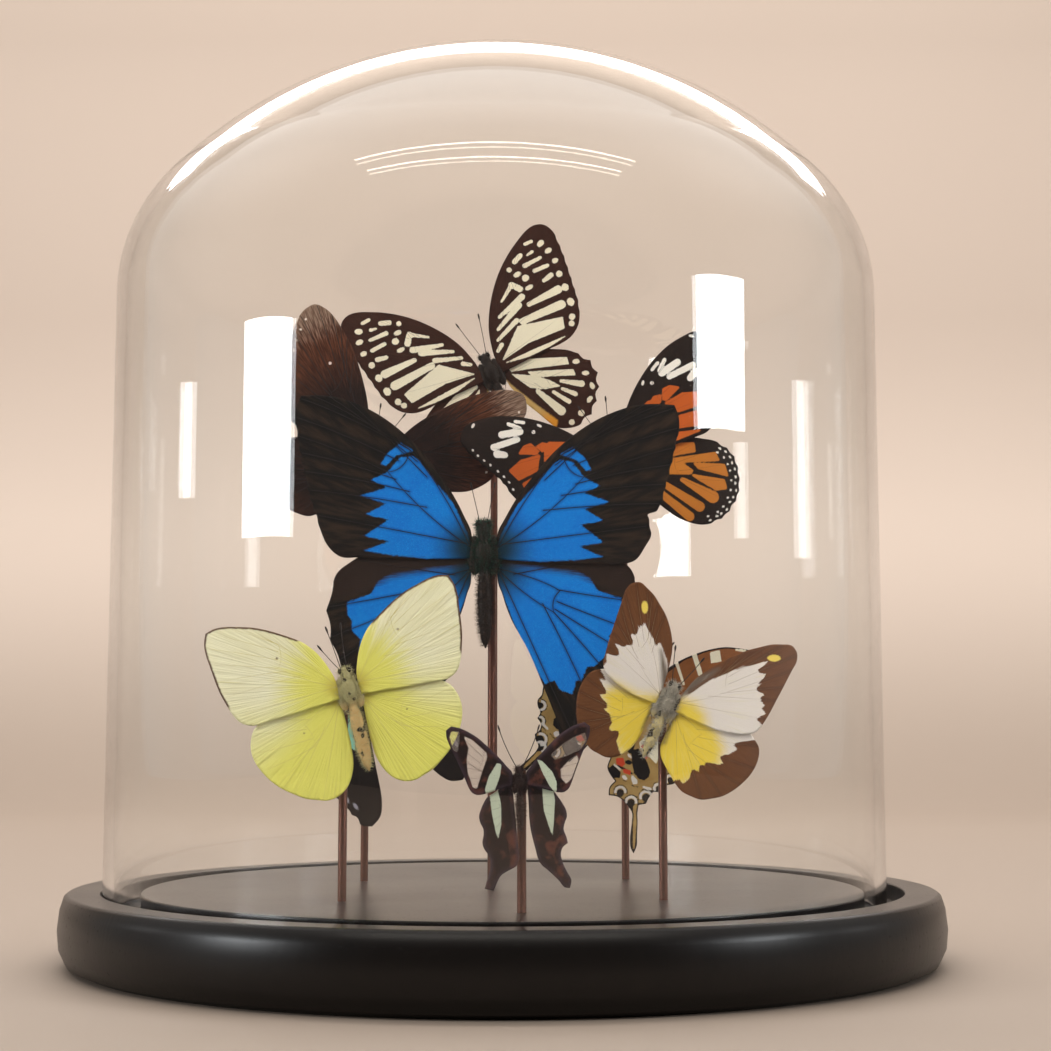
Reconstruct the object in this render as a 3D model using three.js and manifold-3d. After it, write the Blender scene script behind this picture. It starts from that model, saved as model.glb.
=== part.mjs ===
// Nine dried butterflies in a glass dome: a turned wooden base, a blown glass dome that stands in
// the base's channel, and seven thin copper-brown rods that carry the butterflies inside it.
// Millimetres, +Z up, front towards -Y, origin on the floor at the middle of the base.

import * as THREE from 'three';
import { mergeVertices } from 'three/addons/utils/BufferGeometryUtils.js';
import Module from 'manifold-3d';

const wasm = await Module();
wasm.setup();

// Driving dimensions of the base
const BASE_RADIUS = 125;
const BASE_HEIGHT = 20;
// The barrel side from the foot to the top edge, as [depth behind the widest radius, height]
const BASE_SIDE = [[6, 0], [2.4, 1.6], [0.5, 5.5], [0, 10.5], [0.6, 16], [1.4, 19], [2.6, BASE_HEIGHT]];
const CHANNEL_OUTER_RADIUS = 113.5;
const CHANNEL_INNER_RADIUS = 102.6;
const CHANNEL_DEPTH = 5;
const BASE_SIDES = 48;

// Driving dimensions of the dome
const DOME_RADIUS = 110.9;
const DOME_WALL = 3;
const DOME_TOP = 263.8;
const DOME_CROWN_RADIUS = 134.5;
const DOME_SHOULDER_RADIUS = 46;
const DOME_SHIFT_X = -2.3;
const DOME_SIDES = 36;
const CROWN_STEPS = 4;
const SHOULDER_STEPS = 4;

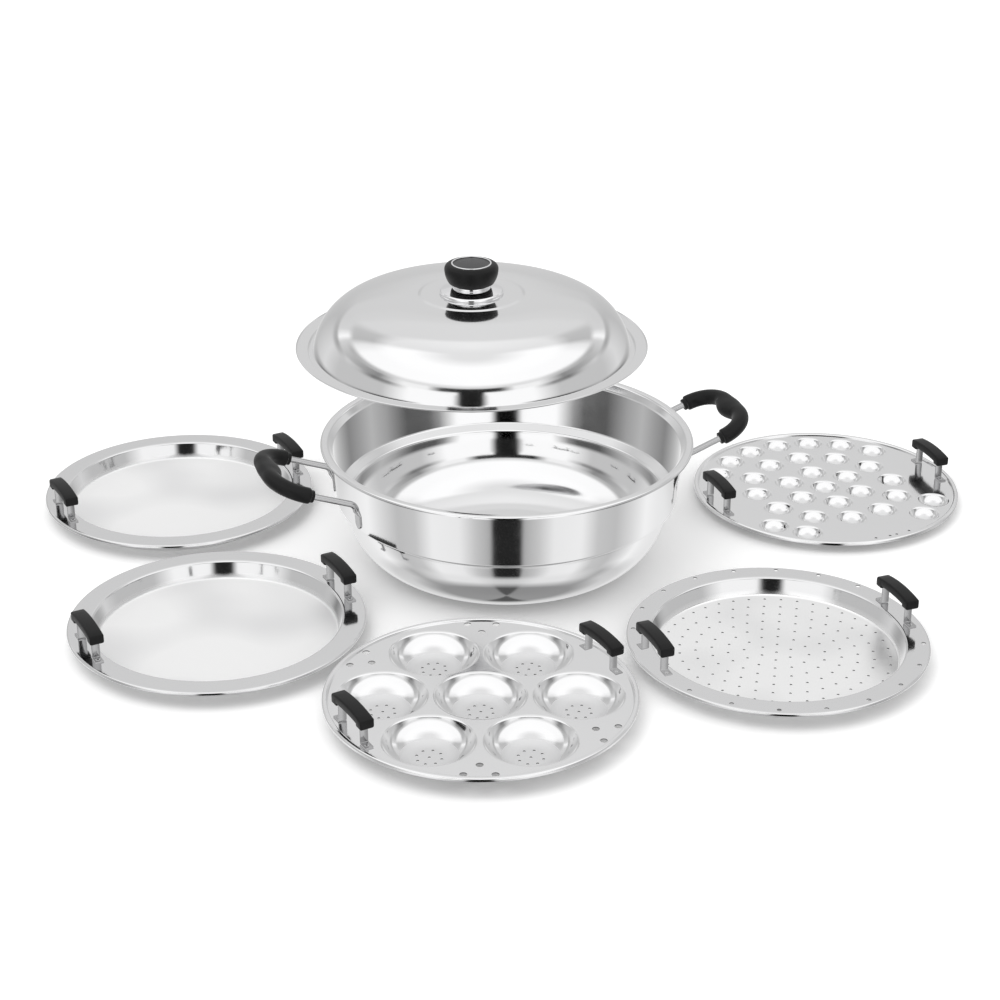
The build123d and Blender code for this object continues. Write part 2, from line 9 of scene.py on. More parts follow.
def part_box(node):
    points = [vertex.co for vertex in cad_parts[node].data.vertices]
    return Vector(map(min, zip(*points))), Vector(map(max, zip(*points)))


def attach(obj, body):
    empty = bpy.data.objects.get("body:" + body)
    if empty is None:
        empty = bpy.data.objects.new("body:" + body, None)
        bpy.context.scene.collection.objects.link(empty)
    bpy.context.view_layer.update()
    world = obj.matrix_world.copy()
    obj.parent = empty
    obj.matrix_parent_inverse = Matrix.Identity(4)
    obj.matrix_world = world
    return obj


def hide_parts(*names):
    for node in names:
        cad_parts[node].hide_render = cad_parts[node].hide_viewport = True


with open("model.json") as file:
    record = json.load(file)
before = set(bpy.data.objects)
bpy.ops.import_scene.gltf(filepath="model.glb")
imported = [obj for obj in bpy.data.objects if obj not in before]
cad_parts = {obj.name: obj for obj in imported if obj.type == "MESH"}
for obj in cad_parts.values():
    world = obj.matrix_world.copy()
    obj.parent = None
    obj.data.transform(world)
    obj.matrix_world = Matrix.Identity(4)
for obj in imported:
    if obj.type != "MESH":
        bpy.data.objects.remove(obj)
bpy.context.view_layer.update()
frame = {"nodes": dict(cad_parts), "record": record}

__AIM OF THE EXERCISE__. Using the listing above, return all lines where the word "Identity" occurs.

__FINISHED ANSWER__.
    obj.matrix_parent_inverse = Matrix.Identity(4)
    obj.matrix_world = Matrix.Identity(4)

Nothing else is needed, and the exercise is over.